WItam jest to mój pierwszy post dlatego proszę o wyrozumiałość za ewentualną nieznajomość w temacie instalacji.
Posiadam następującą instalację podłączoną analogicznie jak w linku:
http://forum.info-og...&attach_id=5111
-kocioł Atmos 32s (moc maksymalna 35kW) 80l wody w kotle, z miarkownikiem ciągu i wentylatorem wyciągowym
-grzejniki żeliwne 25 szt połączone rurami stalowymi
-rozdział górny przez niegorzewane poddasze rurami stalowymi 4 i 6cm
-obieg kotłowy: rury miedziane FI 25, zawór 4D FI25,zawór kulowy 25 i pompa WILO 25-60(4biegowa)
- wszystko tak jak w schemacie z linka tylko pompa CWU znajduje się na powrocie z zasobnika nie na zasilaniu.
-w całej instalacji jest 800 l wody.
W kotle palę rocznym, suchym bukiem. W sezonie codziennie rozpalam w kotle i czyszczę go po przepaleniu. Kocioł jest przemiarowany w stosunku do ogrzewanej powierzchni na wypadek adaptacji nieogrzewanego poddasza. Dlatego też pracuje zawsze na naturalnym ciągu a wentylatora wyciągowego używam tylko w trakcie rozpalania. Kocioł uzyskuje wtedy max 70% mocy znamionowej.
Obecnie żeby temperatura na kotle wynosiła zalecane przez producenta 80 stopni ustawiłem załączanie pompy na 60 stopni, zawór 4d ustawiony jest w pozycji środkowej 5, pompa działa na 2 biegu. Pompa załącza się dopiero po osiągnieciu 60 stopni i wyłącza się gdy temperatura spadnie, następuje wtedy krążenie grawitacyjne wody w instalacji przez zawór kulowy i temperatura powrotu gwałtownie wzrasta.
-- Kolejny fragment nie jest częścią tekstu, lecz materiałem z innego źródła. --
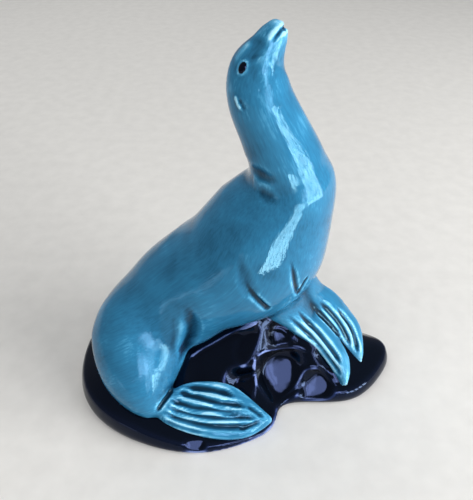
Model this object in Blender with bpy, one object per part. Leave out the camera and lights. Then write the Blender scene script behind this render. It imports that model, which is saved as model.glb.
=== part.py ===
"""Pottery sea lion on a rock: one hollow slip cast piece, glazed blue on the animal and near black on the rock.

Metres, +Z up. The origin lies in the flat underside, in the middle of the outline seen from above. +X runs the
way the animal faces and the hind flipper lies on the -Y side. All sizes below are in millimetres; mm() turns
them to metres. Each skin is a row of rings, and the skins are joined into one body and then hollowed.
"""

import math

import bmesh
import bpy
import numpy as np
from mathutils import Vector

# The casting
WALL = 4.0
ROCK_WALL = 6.0
FLOOR = 5.0
VENT_HOLE_RADIUS = 1.8
VENT_HOLE_X = -20.0
VENT_HOLE_Y = 4.0

# Half widths of the animal across its spine, from the rump to the nose
RUMP_RADIUS = 22.0
LOIN_RADIUS = 25.5
BELLY_RADIUS = 27.5
CHEST_RADIUS = 25.0
SHOULDER_RADIUS = 20.0
FOLD_RADIUS = 17.0
NECK_ROOT_RADIUS = 14.5
NECK_RADIUS = 13.0
NAPE_RADIUS = 12.0
SKULL_RADIUS = 10.5
BROW_RADIUS = 8.0
SNOUT_RADIUS = 6.3
NOSE_RADIUS = 4.6

# Half depths where they differ from the half widths
BELLY_DEPTH = 25.5
BREAST_DEPTH = 29.3
CHEST_DEPTH = 26.8
SKULL_DEPTH = 11.2
BROW_DEPTH = 9.5

# The spine's height at the rump, and how far it rises from there to each next place
RUMP_HEIGHT = 31.0
BELLY_RISE = 21.0
CHEST_RISE = 31.0
NECK_ROOT_RISE = 31.0
NECK_LENGTH = 31.0
HEAD_LENGTH = 21.5
BELLY_HEIGHT = RUMP_HEIGHT + BELLY_RISE
CHEST_HEIGHT = BELLY_HEIGHT + CHEST_RISE
NECK_HEIGHT = CHEST_HEIGHT + NECK_ROOT_RISE
SKULL_HEIGHT = NECK_HEIGHT + NECK_LENGTH

# Half widths of the limbs
HAUNCH_RADIUS = 22.5
ANKLE_RADIUS = 11.0
NEAR_UPPER_ARM_RADIUS = 14.0
FAR_UPPER_ARM_RADIUS = 11.0

# The flippers' ribbed blades
FLIPPER_CROWN = 2.2
FLIPPER_EDGE = 1.6
FLIPPER_SINK = 3.5
TOE_GROOVE_DEPTH = 1.5
HIND_GROOVE_COUNT = 5
FRONT_GROOVE_COUNT = 3

# The rock
RIM_INSET = 3.5
RIM_BULGE = 0.8
BIG_DISH_RADIUS = 10.0
BIG_DISH_DEPTH = 3.0
SMALL_DISH_RADIUS = 7.0
SMALL_DISH_DEPTH = 2.0

# The point in the middle of the rock's outline, which becomes the origin
MIDDLE_X = 0.25
MIDDLE_Y = -3.15

# How finely the skins are made
SPINE_STEP_COUNT = 3
ROCK_STEP_COUNT = 4
BODY_POINT_COUNT = 24
HOLLOW_POINT_COUNT = 12

# Cross sections of the animal from rump to nose: x, y, z, half width, half depth and heading in degrees
SPINE = [
    (-60, 3, RUMP_HEIGHT - 0.4 * RUMP_RADIUS, 4, 4, 0),
    (-58, 3, RUMP_HEIGHT - 0.36 * RUMP_RADIUS, 0.55 * RUMP_RADIUS, 0.6 * RUMP_RADIUS, 0),
    (-51, 3, RUMP_HEIGHT - 0.23 * RUMP_RADIUS, 0.86 * RUMP_RADIUS, 0.86 * RUMP_RADIUS, 0),
    (-41, 4, RUMP_HEIGHT, RUMP_RADIUS, RUMP_RADIUS, 0),
    (-28, 5, RUMP_HEIGHT + 0.43 * BELLY_RISE, LOIN_RADIUS, LOIN_RADIUS, 0),
    (-14, 6, BELLY_HEIGHT, BELLY_RADIUS, BELLY_DEPTH, 0),
    (3.8, 4.5, BELLY_HEIGHT + 0.413 * CHEST_RISE, BELLY_RADIUS, BREAST_DEPTH, -5),
    (14, 4, CHEST_HEIGHT, CHEST_RADIUS, CHEST_DEPTH, -10),
    (20.5, 3, CHEST_HEIGHT + 0.55 * NECK_ROOT_RISE, SHOULDER_RADIUS, SHOULDER_RADIUS, -15),
    (21, 2.5, CHEST_HEIGHT + 0.81 * NECK_ROOT_RISE, FOLD_RADIUS, FOLD_RADIUS, -15),
    (19.5, 2, NECK_HEIGHT, NECK_ROOT_RADIUS, NECK_ROOT_RADIUS, -15),
    (18, 2, NECK_HEIGHT + 0.13 * NECK_LENGTH, NECK_ROOT_RADIUS, NECK_ROOT_RADIUS, -15),
    (14, 2, NECK_HEIGHT + 0.42 * NECK_LENGTH, NECK_RADIUS, NECK_RADIUS, -15),
    (9.5, 2, NECK_HEIGHT + 0.74 * NECK_LENGTH, NAPE_RADIUS, NAPE_RADIUS, -15),
    (7.5, 2, SKULL_HEIGHT, SKULL_RADIUS, SKULL_DEPTH, -15),
    (8, 2, SKULL_HEIGHT + 0.33 * HEAD_LENGTH, BROW_RADIUS, BROW_DEPTH, -15),
    (10.6, 2, SKULL_HEIGHT + 0.6 * HEAD_LENGTH, SNOUT_RADIUS, SNOUT_RADIUS, -15),
    (12.6, 2, SKULL_HEIGHT + 0.84 * HEAD_LENGTH, NOSE_RADIUS, NOSE_RADIUS, -15),
    (13, 2, SKULL_HEIGHT + HEAD_LENGTH, 0.35 * NOSE_RADIUS, 0.39 * NOSE_RADIUS, -15),
]
HOLLOW_SPAN = slice(3, 15)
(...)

Niezależnie od otwarcia zaworu 4d czy w pozycji 3 albo 7 powrót jest zimny przy włączonej pompie. Gdy pompa jest wyłączona temperatura powrotu jest zbliżona do temperatury zasilania.
Dodatkowo przy ustawieniu zaworu na 7 pompa prawie wogóle się na załącza a cała instalacja pracuje na grawitacji ale na grzejniki idzie zbyt gorąca woda.
Temperatura powrotu jest niska zwłaszcza po rozpaleniu w kotle przez 2-3 godziny woda na powrocie ma poniżej 30 stopni. Gdy już cały zład wody nagrzeje się trochę temperatura powrotu osiąga 50 stopni i więcej, na kotle jest 80 i więcej stopni i pompa pracuje cały czas.
Kocioł pracuje wtedy bardzo wydajnie i dużo wolniej spala drewno. Przez te pierwsze 2-3 godziny po rozpaleniu czopuch jest gorący a miarkownik ciągu otwarty dosyć mocno przez co mam wrażenie że dużo ciepła idzie w komin.
Dodatkowo zauważyłem że na grawitacji (przy otwartym zaworze 4d na conajmniej 7) kocioł działa lepiej niż na włączonej pompie, wolniej spala drewno i czopuch nie jest aż tak gorący, ale temperatura wody na grzejnikach jest zbyt duża, większa jest też strata przesyłu ciepła przez poddasze nieogrzewane.
Teraz moje pytania:
serwisanci polecili mi wyrzucenie 4d i kupno laddomata za 1200zł jednak jest to dla mnie zbyt duży wydatek. Nie chcę też żeby na instalację płyneła za gorąca woda.
Czy montaż siłownika do zaworu 4d poprawi temperaturę powrotu czy też jedynym wyjściem jest montaż pompy kotłowej albo może przeróbka obiegu kotłowego?
Dodam że mam też częste braki energi elektrycznej w zimie,kupiłem już UPS'a ale wystarcza on na 2 godziny przy jednej pompie dzięki czemu zawsze zdąże otworzyć ręcznie zawór 4D i wzmacnia się obieg grawitacyjny.
Czy montaż pompy kotłowej nie przydławi całkowicie obiegu grawitacyjnego nawet z zaworem kulowym? Czy może przerobić powrót na większe średnice?